## Exercise description
Present the data once more in exactly its original form.

## Collected material
— Begin —

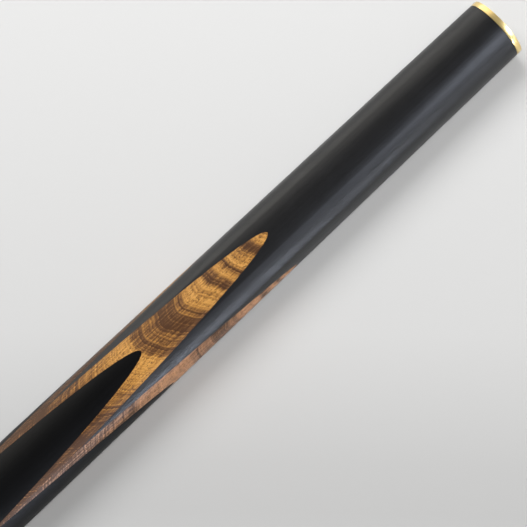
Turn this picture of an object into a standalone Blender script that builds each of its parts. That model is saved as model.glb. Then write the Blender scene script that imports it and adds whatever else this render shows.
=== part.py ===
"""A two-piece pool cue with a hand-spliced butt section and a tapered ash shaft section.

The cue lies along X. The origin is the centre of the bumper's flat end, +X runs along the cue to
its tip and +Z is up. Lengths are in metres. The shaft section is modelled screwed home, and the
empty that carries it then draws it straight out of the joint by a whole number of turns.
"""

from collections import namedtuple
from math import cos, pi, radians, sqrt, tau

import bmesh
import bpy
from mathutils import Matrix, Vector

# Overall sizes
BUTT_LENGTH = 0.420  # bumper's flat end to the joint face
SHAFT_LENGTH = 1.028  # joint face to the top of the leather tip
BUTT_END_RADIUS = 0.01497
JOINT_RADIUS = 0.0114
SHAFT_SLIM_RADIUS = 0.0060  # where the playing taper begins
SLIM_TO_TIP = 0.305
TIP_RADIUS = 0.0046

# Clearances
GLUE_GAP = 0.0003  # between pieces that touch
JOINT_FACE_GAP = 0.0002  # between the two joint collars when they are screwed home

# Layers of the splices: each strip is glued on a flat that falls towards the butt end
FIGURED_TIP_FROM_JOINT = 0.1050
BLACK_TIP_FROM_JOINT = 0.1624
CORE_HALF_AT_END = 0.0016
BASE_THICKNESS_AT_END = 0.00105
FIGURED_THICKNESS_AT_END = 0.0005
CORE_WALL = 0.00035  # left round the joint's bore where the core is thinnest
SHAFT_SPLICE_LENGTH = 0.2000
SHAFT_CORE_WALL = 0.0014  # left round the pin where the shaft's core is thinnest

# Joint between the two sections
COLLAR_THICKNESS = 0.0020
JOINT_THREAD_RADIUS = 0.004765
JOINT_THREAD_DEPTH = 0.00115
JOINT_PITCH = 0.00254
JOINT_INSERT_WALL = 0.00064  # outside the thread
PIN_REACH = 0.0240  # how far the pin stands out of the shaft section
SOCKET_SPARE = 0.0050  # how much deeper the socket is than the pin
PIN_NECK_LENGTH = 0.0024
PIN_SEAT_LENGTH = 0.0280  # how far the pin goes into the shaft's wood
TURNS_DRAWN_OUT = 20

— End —

## Reply to the exercise
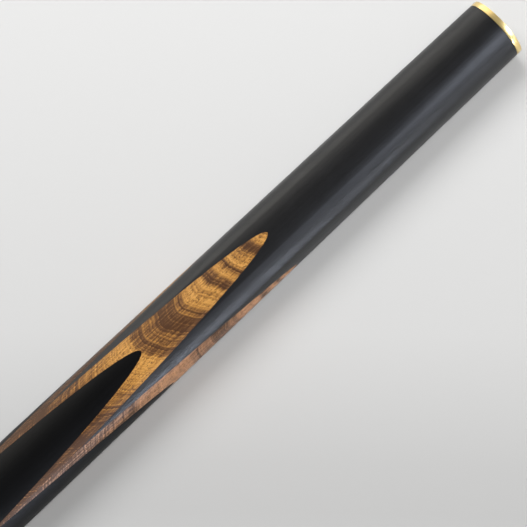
Turn this picture of an object into a standalone Blender script that builds each of its parts. That model is saved as model.glb. Then write the Blender scene script that imports it and adds whatever else this render shows.
=== part.py ===
"""A two-piece pool cue with a hand-spliced butt section and a tapered ash shaft section.

The cue lies along X. The origin is the centre of the bumper's flat end, +X runs along the cue to
its tip and +Z is up. Lengths are in metres. The shaft section is modelled screwed home, and the
empty that carries it then draws it straight out of the joint by a whole number of turns.
"""

from collections import namedtuple
from math import cos, pi, radians, sqrt, tau

import bmesh
import bpy
from mathutils import Matrix, Vector

# Overall sizes
BUTT_LENGTH = 0.420  # bumper's flat end to the joint face
SHAFT_LENGTH = 1.028  # joint face to the top of the leather tip
BUTT_END_RADIUS = 0.01497
JOINT_RADIUS = 0.0114
SHAFT_SLIM_RADIUS = 0.0060  # where the playing taper begins
SLIM_TO_TIP = 0.305
TIP_RADIUS = 0.0046

# Clearances
GLUE_GAP = 0.0003  # between pieces that touch
JOINT_FACE_GAP = 0.0002  # between the two joint collars when they are screwed home

# Layers of the splices: each strip is glued on a flat that falls towards the butt end
FIGURED_TIP_FROM_JOINT = 0.1050
BLACK_TIP_FROM_JOINT = 0.1624
CORE_HALF_AT_END = 0.0016
BASE_THICKNESS_AT_END = 0.00105
FIGURED_THICKNESS_AT_END = 0.0005
CORE_WALL = 0.00035  # left round the joint's bore where the core is thinnest
SHAFT_SPLICE_LENGTH = 0.2000
SHAFT_CORE_WALL = 0.0014  # left round the pin where the shaft's core is thinnest

# Joint between the two sections
COLLAR_THICKNESS = 0.0020
JOINT_THREAD_RADIUS = 0.004765
JOINT_THREAD_DEPTH = 0.00115
JOINT_PITCH = 0.00254
JOINT_INSERT_WALL = 0.00064  # outside the thread
PIN_REACH = 0.0240  # how far the pin stands out of the shaft section
SOCKET_SPARE = 0.0050  # how much deeper the socket is than the pin
PIN_NECK_LENGTH = 0.0024
PIN_SEAT_LENGTH = 0.0280  # how far the pin goes into the shaft's wood
TURNS_DRAWN_OUT = 20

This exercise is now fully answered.